### Stated exercise
Repeat the listing in full, word for word.

··· Data block

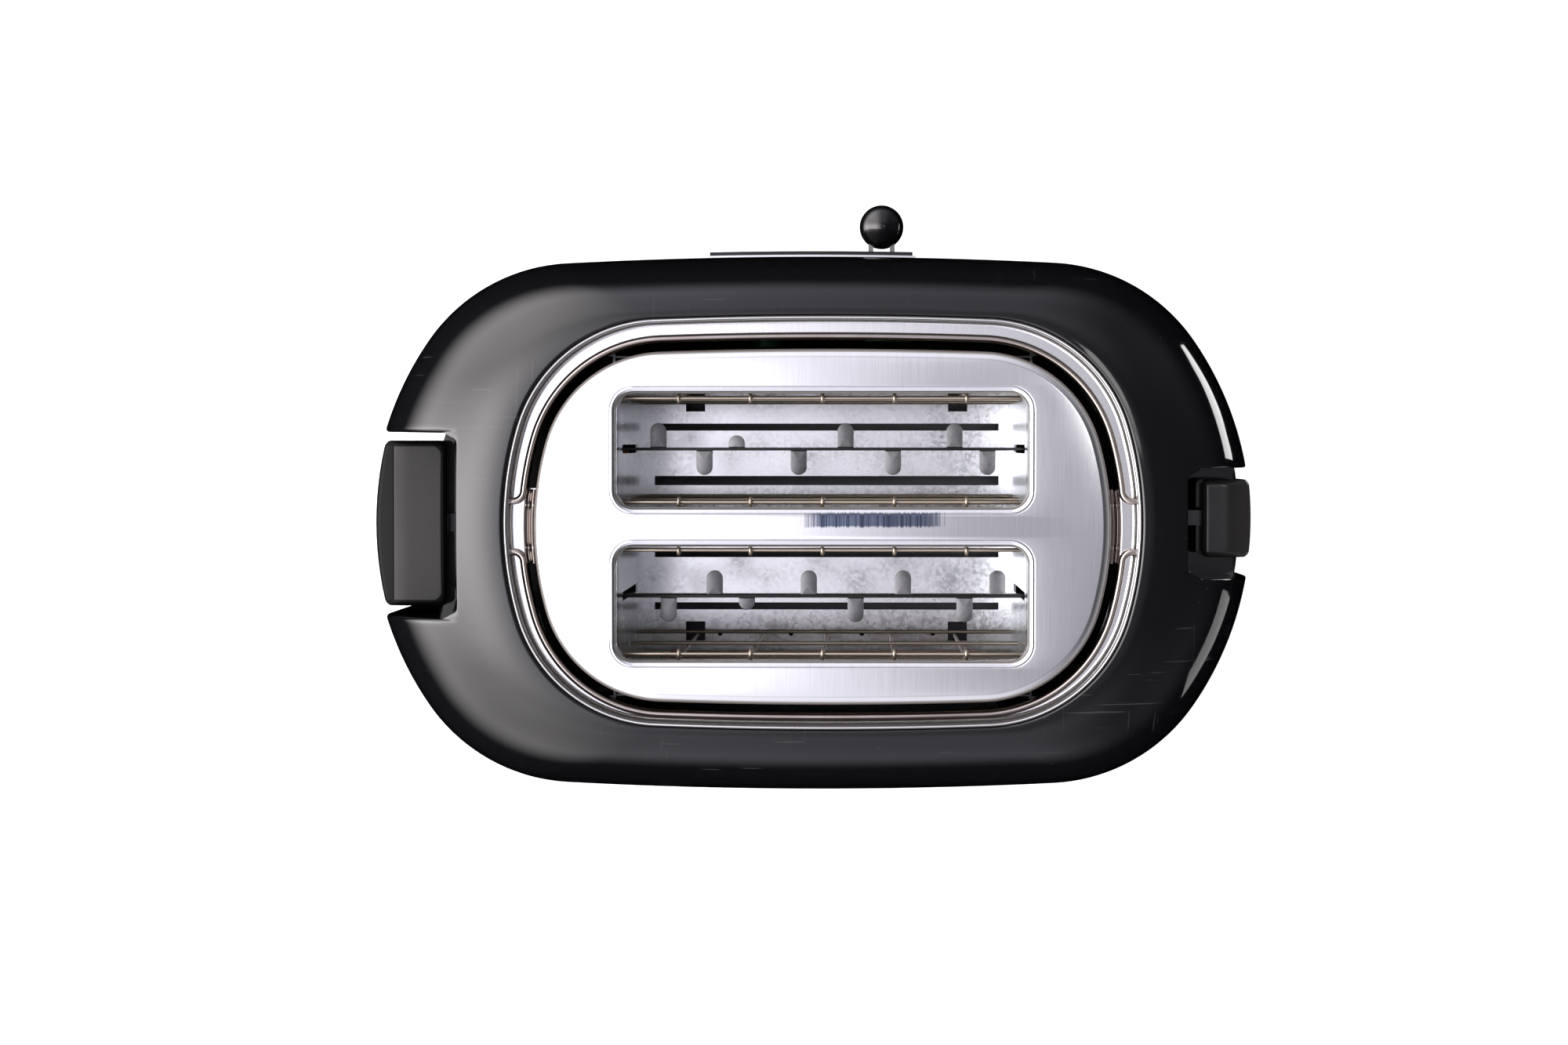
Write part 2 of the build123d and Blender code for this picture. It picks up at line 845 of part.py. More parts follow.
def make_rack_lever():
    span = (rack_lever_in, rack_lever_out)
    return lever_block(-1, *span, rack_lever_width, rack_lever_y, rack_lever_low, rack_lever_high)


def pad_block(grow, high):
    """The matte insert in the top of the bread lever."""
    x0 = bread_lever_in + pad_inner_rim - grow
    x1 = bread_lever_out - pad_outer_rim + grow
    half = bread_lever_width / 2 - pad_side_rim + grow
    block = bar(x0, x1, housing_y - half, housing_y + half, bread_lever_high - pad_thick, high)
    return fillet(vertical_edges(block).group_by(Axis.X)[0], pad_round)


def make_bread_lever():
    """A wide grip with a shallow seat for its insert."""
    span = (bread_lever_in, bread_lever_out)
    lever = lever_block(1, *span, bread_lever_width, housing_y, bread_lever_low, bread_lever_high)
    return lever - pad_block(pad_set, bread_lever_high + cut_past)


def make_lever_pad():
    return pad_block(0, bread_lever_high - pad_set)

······

### Task response
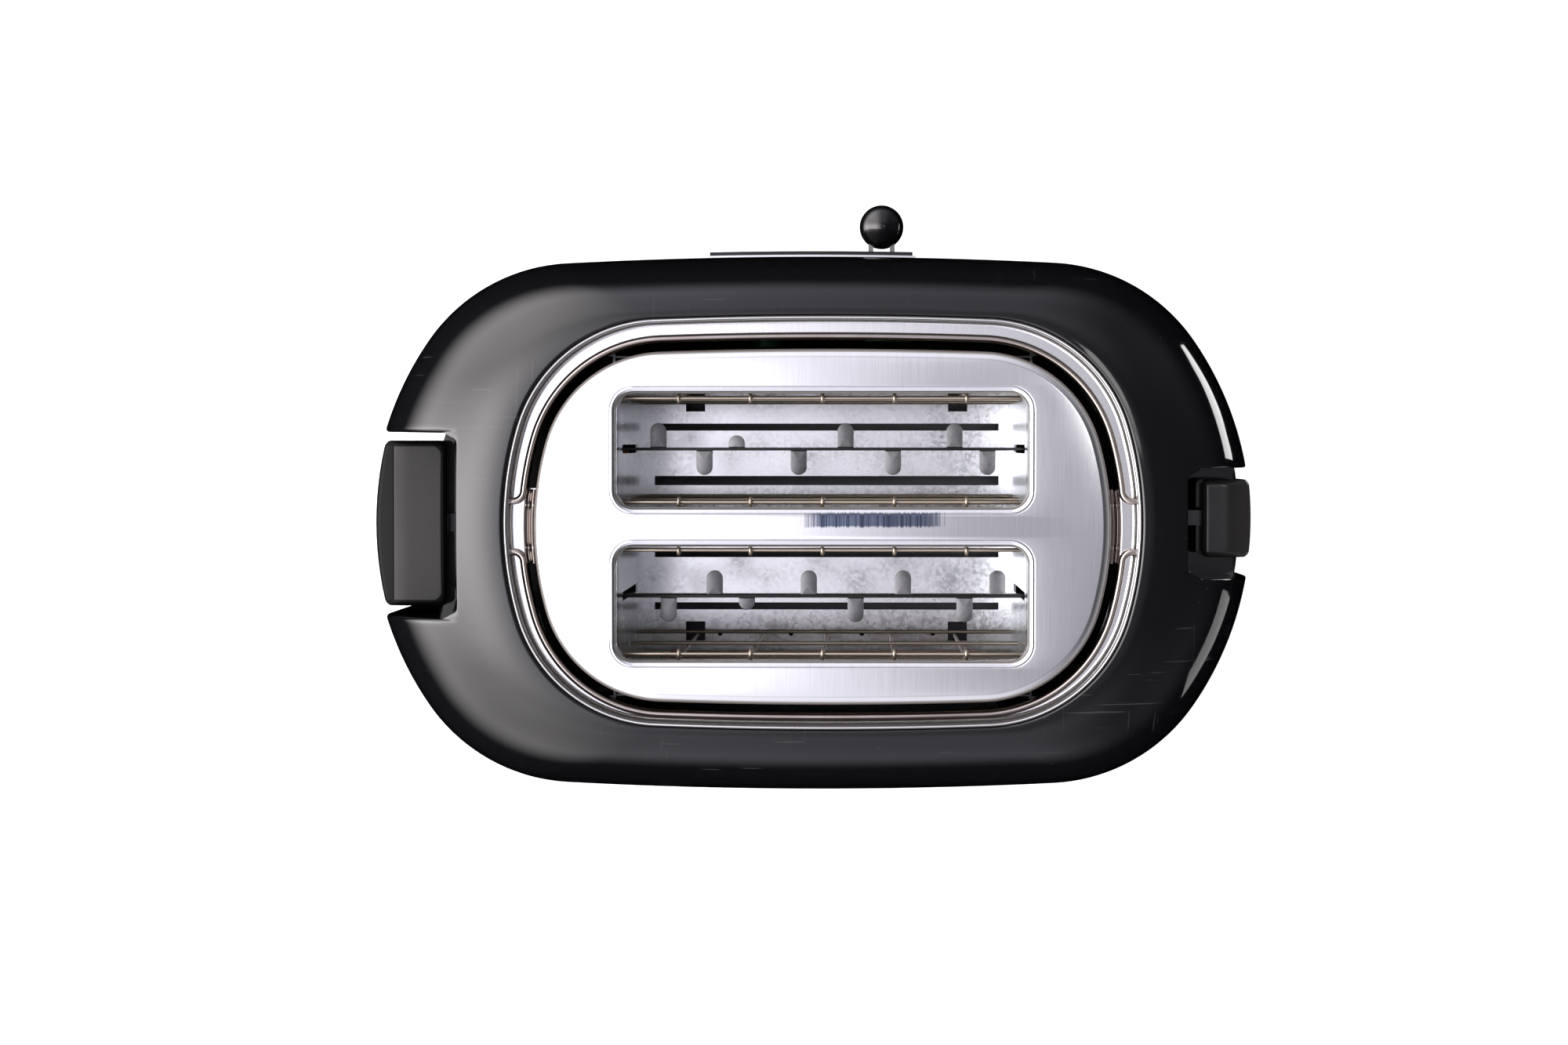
Write part 2 of the build123d and Blender code for this picture. It picks up at line 845 of part.py. More parts follow.
def make_rack_lever():
    span = (rack_lever_in, rack_lever_out)
    return lever_block(-1, *span, rack_lever_width, rack_lever_y, rack_lever_low, rack_lever_high)


def pad_block(grow, high):
    """The matte insert in the top of the bread lever."""
    x0 = bread_lever_in + pad_inner_rim - grow
    x1 = bread_lever_out - pad_outer_rim + grow
    half = bread_lever_width / 2 - pad_side_rim + grow
    block = bar(x0, x1, housing_y - half, housing_y + half, bread_lever_high - pad_thick, high)
    return fillet(vertical_edges(block).group_by(Axis.X)[0], pad_round)


def make_bread_lever():
    """A wide grip with a shallow seat for its insert."""
    span = (bread_lever_in, bread_lever_out)
    lever = lever_block(1, *span, bread_lever_width, housing_y, bread_lever_low, bread_lever_high)
    return lever - pad_block(pad_set, bread_lever_high + cut_past)


def make_lever_pad():
    return pad_block(0, bread_lever_high - pad_set)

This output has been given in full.